§ DATA EXCERPT:
"""

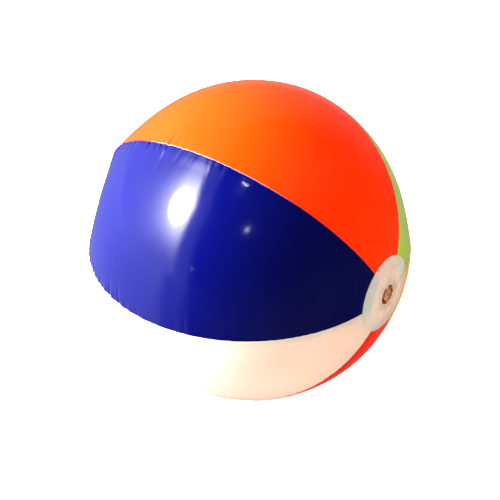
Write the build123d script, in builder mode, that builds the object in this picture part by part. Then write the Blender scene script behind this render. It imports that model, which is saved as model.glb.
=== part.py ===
from build123d import *
from math import asin, degrees, radians, sin, sqrt
import os

# Inflatable beach ball: six welded film gores, a disc over their tips at each pole, and a push-in
# inflation valve, drawn as it is in play, with the stopper shut and the valve pushed in.
#
# Frame: the origin is the ball's centre, +Z is up, and +X is the polar axis, out through the valve.
# Lengths are millimetres and angles degrees. A gore angle turns around +X, right-handed, from +Z,
# so 90 is towards -Y. A polar angle is measured at the ball's centre, from +X.

# ---- The skin ----
ball_radius = 130.0          # to the outside of the gores
film = 0.25                  # gore thickness
first_seam = -35.0           # gore angle where the orange gore starts
orange_width = 65.0          # each gore's share of the full turn; hand welding leaves them uneven
blue_width = 61.5
white_width = 57.5
red_width = 54.0
yellow_width = 66.0          # green takes what is left
lap_width = 4.0              # a gore's margin, welded under the next gore
lap_root = 1.5               # the strip of that margin under its own gore
disc_arc = 31.6              # along the surface, from the pole to a disc's rim
disc_weld = 11.1             # the ring where a disc lies on the gores' tips
disc_film = 0.30             # disc thickness

# ---- The valve: radii are from the polar axis ----
flange_width = 5.5
flange_thickness = 0.8
skirt_film = 0.5
skirt_straight = 3.0         # depth of the skirt before it narrows
tube_radius = 4.2
tube_length = 13.2
port_radius = 2.4            # bore for a pump's nozzle
seat_step = 0.4              # the bore's mouth is this much wider, for the stopper
seat_depth = 3.8
lip_width = 0.6              # rim around the tube's mouth
lip_thickness = 1.0
lip_round = 0.25
collar_width = 1.4           # ring that the skirt is moulded to
collar_thickness = 1.0
collar_drop = 7.2            # from the tube's mouth down to the collar
cap_radius = 4.6
cap_thickness = 1.2
cap_round = 0.35
cap_sink = 0.45              # the cap's top, below the ball's surface at the pole
dish_radius = 2.9            # hollow in the cap's top
dish_depth = 0.2
pin_slack = 0.05             # stopper pin to seat, at the pin's root
pin_gap = 0.4                # from the pin's tip to the seat's floor
swing_slack = 0.18           # left at the pin's tip as it swings out past the seat's wall
tab_width = 4.4              # finger tab on the cap's lower side
tab_overhang = 2.0           # how far the tab stands out from the cap
tab_thickness = 0.7
ear = 0.4                    # how far the strap's two roots stand out from the cap and the lip
strap_width = 3.0
strap_film = 0.6
strap_straight = 1.3         # from the strap's root to its bend
bend_radius = 0.65           # to the middle of the strap
strap_clearance = 0.4        # from the strap's corners to the skirt
flap_inset = 0.6             # the flap's rim, inside the tube's wall
flap_film = 0.3
flap_tongue_width = 3.0
flap_tongue_inset = 0.1      # the tongue's end, inside the tube's wall
parting = 0.05               # between two faces that part when the valve moves

# ---- Radii that follow from those ----
seat_radius = port_radius + seat_step
lip_radius = tube_radius + lip_width
collar_radius = tube_radius + collar_width
flap_radius = tube_radius - flap_inset
flap_tongue_reach = tube_radius - flap_tongue_inset
ear_reach = max(cap_radius, lip_radius) + ear
strap_reach = ear_reach + strap_straight
hinge_z = strap_reach + bend_radius  # the stopper turns about the middle of the strap's bend
strap_corner = sqrt((hinge_z + strap_film / 2) ** 2 + (strap_width / 2) ** 2)
dimple_radius = strap_corner + strap_clearance + skirt_film  # hole in the valve disc
flange_radius = dimple_radius + flange_width
tab_reach = cap_radius + tab_overhang
pin_length = seat_depth - pin_gap
swing_reach = sqrt((hinge_z + seat_radius) ** 2 - (pin_length + parting) ** 2)
pin_tip_radius = swing_reach - hinge_z - swing_slack

# ---- Places along the polar axis ----
pole = ball_radius + disc_film
cap_top = pole - cap_sink
cap_base = cap_top - cap_thickness
mouth = cap_base - parting
collar_top = mouth - collar_drop
tube_end = mouth - tube_length
flap_top = tube_end - parting
bend_x = cap_base

# ---- Places on the surface ----
tip_angle = degrees((disc_arc - disc_weld) / ball_radius)
disc_angle = degrees(disc_arc / ball_radius)
tip_radius = ball_radius * sin(radians(tip_angle))  # from the polar axis to the gores' tips
lap_sweep = degrees(asin(1.2 * lap_width / tip_radius))  # half of the sector that the margin is cut from

green_width = 360.0 - orange_width - blue_width - white_width - red_width - yellow_width
gores = {
    "gore_orange": orange_width,
    "gore_blue": blue_width,
    "gore_white": white_width,
    "gore_red": red_width,
    "gore_yellow": yellow_width,
    "gore_green": green_width,
}

os.makedirs("parts", exist_ok=True)

# ---- Gores: each is a slice of a thin sphere, and its lap margin lies one film lower ----
seam_angle = first_seam
for name, width in gores.items():
    start_plane = Plane.XZ.rotated((seam_angle, 0, 0))
    seam_angle = seam_angle + width
    end_plane = Plane.XZ.rotated((seam_angle, 0, 0))
    lap_plane = Plane.XZ.rotated((seam_angle - lap_sweep, 0, 0))
    sweep = 180.0 - 2 * tip_angle
    with BuildPart() as gore:
        # The margin: a sector of the lower film, trimmed to an even width along the seam.
        with BuildSketch(lap_plane):
            with BuildLine():
                over = CenterArc((0, 0), ball_radius - film, tip_angle, sweep)
                under = CenterArc((0, 0), ball_radius - 2 * film, tip_angle, sweep)
                Line(over @ 0, under @ 0)
                Line(over @ 1, under @ 1)
            make_face()
        revolve(axis=Axis.X, revolution_arc=2 * lap_sweep)
        split(bisect_by=end_plane.offset(lap_width), keep=Keep.BOTTOM)
        split(bisect_by=end_plane.offset(-lap_root), keep=Keep.TOP)
        # The gore itself.
        with BuildSketch(start_plane):
            with BuildLine():
                over = CenterArc((0, 0), ball_radius, tip_angle, sweep)
                under = CenterArc((0, 0), ball_radius - film, tip_angle, sweep)
                Line(over @ 0, under @ 0)
                Line(over @ 1, under @ 1)
            make_face()
        revolve(axis=Axis.X, revolution_arc=width)
    gore.part.label = name
    export_step(gore.part, "parts/" + name + ".step")

# ---- Discs over the gores' tips ----
hole_over = degrees(asin(dimple_radius / (ball_radius + disc_film)))
hole_under = degrees(asin(dimple_radius / ball_radius))
with BuildPart() as valve_disc:
    with BuildSketch(Plane.XZ):
        with BuildLine():
            over = CenterArc((0, 0), ball_radius + disc_film, hole_over, disc_angle - hole_over)
            under = CenterArc((0, 0), ball_radius, hole_under, disc_angle - hole_under)
            Line(over @ 0, under @ 0)
            Line(over @ 1, under @ 1)
        make_face()
    revolve(axis=Axis.X)
valve_disc.part.label = "valve_disc"
export_step(valve_disc.part, "parts/valve_disc.step")

with BuildPart() as rear_disc:
    with BuildSketch(Plane.XZ):
        with BuildLine():
            over = CenterArc((0, 0), ball_radius + disc_film, 180.0 - disc_angle, disc_angle)
            under = CenterArc((0, 0), ball_radius, 180.0 - disc_angle, disc_angle)
            Line(over @ 0, under @ 0)
            Line(over @ 1, under @ 1)
        make_face()
    revolve(axis=Axis.X)
rear_disc.part.label = "rear_disc"
export_step(rear_disc.part, "parts/rear_disc.step")

# ---- Valve flange: the ring welded to the inside of the valve disc ----
flange_over = ball_radius
flange_under = ball_radius - flange_thickness
flange_hole_over = degrees(asin(dimple_radius / flange_over))
flange_hole_under = degrees(asin(dimple_radius / flange_under))
flange_rim_over = degrees(asin(flange_radius / flange_over))
flange_rim_under = degrees(asin(flange_radius / flange_under))
with BuildPart() as valve_flange:
    with BuildSketch(Plane.XZ):
        with BuildLine():
            over = CenterArc((0, 0), flange_over, flange_hole_over, flange_rim_over - flange_hole_over)
            under = CenterArc((0, 0), flange_under, flange_hole_under, flange_rim_under - flange_hole_under)
            Line(over @ 0, under @ 0)
            Line(over @ 1, under @ 1)
        make_face()
    revolve(axis=Axis.X)
valve_flange.part.label = "valve_flange"
export_step(valve_flange.part, "parts/valve_flange.step")

# ---- Valve skirt: the thin wall that turns inside out when the valve is pulled up ----
skirt_top = sqrt(flange_over**2 - dimple_radius**2)
skirt_waist = skirt_top - skirt_straight
skirt_foot = collar_top + parting
with BuildPart() as valve_skirt:
    with BuildSketch(Plane.XZ):
        with BuildLine():
            Polyline(
                (skirt_top, dimple_radius - skirt_film),
                (skirt_top, dimple_radius),
                (skirt_waist, dimple_radius),
                (skirt_foot, collar_radius),
                (skirt_foot, collar_radius - skirt_film),
                (skirt_waist, dimple_radius - skirt_film),
                close=True,
            )
        make_face()
    revolve(axis=Axis.X)
valve_skirt.part.label = "valve_skirt"
export_step(valve_skirt.part, "parts/valve_skirt.step")

# ---- Valve tube: mouth rim, collar and the bore that takes the stopper and the pump ----
strap_low = bend_x - bend_radius
with BuildPart() as valve_tube:
    with BuildSketch(Plane.YZ.offset(tube_end)):
        Circle(tube_radius)
    extrude(amount=tube_length)
    with BuildSketch(Plane.YZ.offset(mouth - lip_thickness)):
        Circle(lip_radius)
    extrude(amount=lip_thickness)
    with BuildSketch(Plane.YZ.offset(collar_top - collar_thickness)):
        Circle(collar_radius)
    extrude(amount=collar_thickness)
    lip_rims = edges().filter_by(GeomType.CIRCLE).filter_by(lambda rim: abs(rim.radius - lip_radius) < 1e-6)
    fillet(lip_rims, lip_round)
    with BuildSketch(Plane.XY.offset(tube_radius)):
        with Locations((strap_low, 0)):
            Rectangle(strap_film, strap_width)
    extrude(amount=ear_reach - tube_radius)
    with Locations(Plane.YZ.offset(mouth)):
        CounterBoreHole(port_radius, seat_radius, seat_depth)
valve_tube.part.label = "valve_tube"
export_step(valve_tube.part, "parts/valve_tube.step")

# ---- Stopper: a dished cap with a tapered pin, a finger tab and an ear for the strap ----
strap_high = bend_x + bend_radius
with BuildPart() as stopper:
    with BuildSketch(Plane.YZ.offset(cap_base)):
        Circle(cap_radius)
    extrude(amount=cap_thickness)
    fillet(faces().sort_by(Axis.X)[-1].edges(), cap_round)
    with BuildSketch(Plane.YZ.offset(cap_top)):
        Circle(dish_radius)
    extrude(amount=-dish_depth, mode=Mode.SUBTRACT)
    with BuildSketch(Plane.XZ):
        with BuildLine():
            Polyline(
                (cap_base, 0),
                (cap_base, seat_radius - pin_slack),
                (mouth, seat_radius - pin_slack),
                (mouth - pin_length, pin_tip_radius),
                (mouth - pin_length, 0),
                close=True,
            )
        make_face()
    revolve(axis=Axis.X)
    with BuildSketch(Plane.XY.offset(dish_radius)):
        with Locations((strap_high, 0)):
            Rectangle(strap_film, strap_width)
    extrude(amount=ear_reach - dish_radius)
    tab_centre = tab_reach - tab_width / 2
    with BuildSketch(Plane.YZ.offset(cap_base)):
        with Locations((0, -tab_centre)):
            Circle(tab_width / 2)
        with Locations((0, -tab_centre / 2)):
            Rectangle(tab_width, tab_centre)
    extrude(amount=tab_thickness)
stopper.part.label = "stopper"
export_step(stopper.part, "parts/stopper.step")

# ---- Stopper strap: folded back on itself above the tube's rim ----
with BuildPart() as stopper_strap:
    with BuildSketch(Plane.XZ):
        with BuildLine() as strap_line:
            Line((strap_low, ear_reach), (strap_low, strap_reach))
            CenterArc((bend_x, strap_reach), bend_radius, 180.0, -180.0)
            Line((strap_high, strap_reach), (strap_high, ear_reach + parting))
        trace(strap_line.line, line_width=strap_film)
    extrude(amount=strap_width / 2, both=True)
stopper_strap.part.label = "stopper_strap"
export_step(stopper_strap.part, "parts/stopper_strap.step")

# ---- Check flap: it swings inwards under the pump and falls shut when the pump stops ----
with BuildPart() as check_flap:
    with BuildSketch(Plane.YZ.offset(flap_top)):
        Circle(flap_radius)
        with Locations((0, flap_tongue_reach / 2)):
            Rectangle(flap_tongue_width, flap_tongue_reach)
    extrude(amount=-flap_film)
check_flap.part.label = "check_flap"
export_step(check_flap.part, "parts/check_flap.step")
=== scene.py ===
# %% [markdown]
# # An inflated beach ball
# Six coloured film gores are welded edge to edge into a ball. A milky disc covers their tips at each end,
# and the disc at +X carries a soft push-in air valve. This notebook dresses the ball's solid model: every
# piece is built around it, in metres, in the model's own frame. The origin is the ball's centre, +Z is up
# and +X is the polar axis, out through the valve.

# %% Tools and the solid model
import math

import bpy
import numpy as np
from mathutils import Matrix, Vector


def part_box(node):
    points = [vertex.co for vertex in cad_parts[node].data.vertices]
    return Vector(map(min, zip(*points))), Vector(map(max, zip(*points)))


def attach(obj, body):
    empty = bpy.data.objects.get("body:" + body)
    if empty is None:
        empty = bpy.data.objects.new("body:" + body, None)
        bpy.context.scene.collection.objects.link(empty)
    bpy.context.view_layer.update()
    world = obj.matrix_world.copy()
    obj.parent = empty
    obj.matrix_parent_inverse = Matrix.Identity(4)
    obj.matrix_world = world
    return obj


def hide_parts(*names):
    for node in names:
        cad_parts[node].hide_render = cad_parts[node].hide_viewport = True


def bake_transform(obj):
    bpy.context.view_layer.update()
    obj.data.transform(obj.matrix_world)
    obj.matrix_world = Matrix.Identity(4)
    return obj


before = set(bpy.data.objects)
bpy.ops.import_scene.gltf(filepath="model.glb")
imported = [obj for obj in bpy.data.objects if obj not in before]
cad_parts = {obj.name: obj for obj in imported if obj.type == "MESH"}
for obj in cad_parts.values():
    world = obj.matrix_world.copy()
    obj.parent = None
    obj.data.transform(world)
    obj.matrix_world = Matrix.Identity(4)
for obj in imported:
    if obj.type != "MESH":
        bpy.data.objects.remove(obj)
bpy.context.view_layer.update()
print("nodes:", sorted(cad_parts))

# %% [markdown]
# ## Sizes read from the solid model
# The skin's radius, the discs and every valve level come from the solid model's boxes, so the film and the
# valve stay in step with it. Only sizes that the solid model has no use for, such as a pucker's depth, are
# chosen here.

# %% Sizes
MM = 0.001
GORES = ["orange", "blue", "white", "red", "yellow", "green"]

skin_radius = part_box("gore_orange")[1][2]
disc_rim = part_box("valve_disc")[1][1]
rear_pole = -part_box("rear_disc")[0][0]
disc_film = rear_pole - skin_radius
disc_outer = skin_radius + disc_film
dimple_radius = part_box("valve_skirt")[1][1]
flange_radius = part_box("valve_flange")[1][1]
collar_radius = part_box("valve_tube")[1][1]
skirt_low, skirt_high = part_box("valve_skirt")[0][0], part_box("valve_skirt")[1][0]
film = 0.25 * MM
weld_margin = 4.0 * MM
tip_angle = math.asin(math.sqrt(skin_radius**2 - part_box("gore_orange")[1][0] ** 2) / skin_radius)
disc_angle = math.asin(disc_rim / disc_outer)
for what, radius in (("skin", skin_radius), ("disc rim", disc_rim), ("dimple", dimple_radius)):
    print(f"{what} radius {radius / MM:.2f} mm")
print(f"gore tips at {math.degrees(tip_angle):.1f} deg, disc rim at {math.degrees(disc_angle):.1f} deg")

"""

§ INSTRUCTION: Among the lines above, find the one with "# ---- Stopper strap: folded" and the one with "obj.parent = empty". Quote both and everything between them, exactly.

§ TASK RESULT:
# ---- Stopper strap: folded back on itself above the tube's rim ----
with BuildPart() as stopper_strap:
    with BuildSketch(Plane.XZ):
        with BuildLine() as strap_line:
            Line((strap_low, ear_reach), (strap_low, strap_reach))
            CenterArc((bend_x, strap_reach), bend_radius, 180.0, -180.0)
            Line((strap_high, strap_reach), (strap_high, ear_reach + parting))
        trace(strap_line.line, line_width=strap_film)
    extrude(amount=strap_width / 2, both=True)
stopper_strap.part.label = "stopper_strap"
export_step(stopper_strap.part, "parts/stopper_strap.step")

# ---- Check flap: it swings inwards under the pump and falls shut when the pump stops ----
with BuildPart() as check_flap:
    with BuildSketch(Plane.YZ.offset(flap_top)):
        Circle(flap_radius)
        with Locations((0, flap_tongue_reach / 2)):
            Rectangle(flap_tongue_width, flap_tongue_reach)
    extrude(amount=-flap_film)
check_flap.part.label = "check_flap"
export_step(check_flap.part, "parts/check_flap.step")
=== scene.py ===
# %% [markdown]
# # An inflated beach ball
# Six coloured film gores are welded edge to edge into a ball. A milky disc covers their tips at each end,
# and the disc at +X carries a soft push-in air valve. This notebook dresses the ball's solid model: every
# piece is built around it, in metres, in the model's own frame. The origin is the ball's centre, +Z is up
# and +X is the polar axis, out through the valve.

# %% Tools and the solid model
import math

import bpy
import numpy as np
from mathutils import Matrix, Vector


def part_box(node):
    points = [vertex.co for vertex in cad_parts[node].data.vertices]
    return Vector(map(min, zip(*points))), Vector(map(max, zip(*points)))


def attach(obj, body):
    empty = bpy.data.objects.get("body:" + body)
    if empty is None:
        empty = bpy.data.objects.new("body:" + body, None)
        bpy.context.scene.collection.objects.link(empty)
    bpy.context.view_layer.update()
    world = obj.matrix_world.copy()
    obj.parent = empty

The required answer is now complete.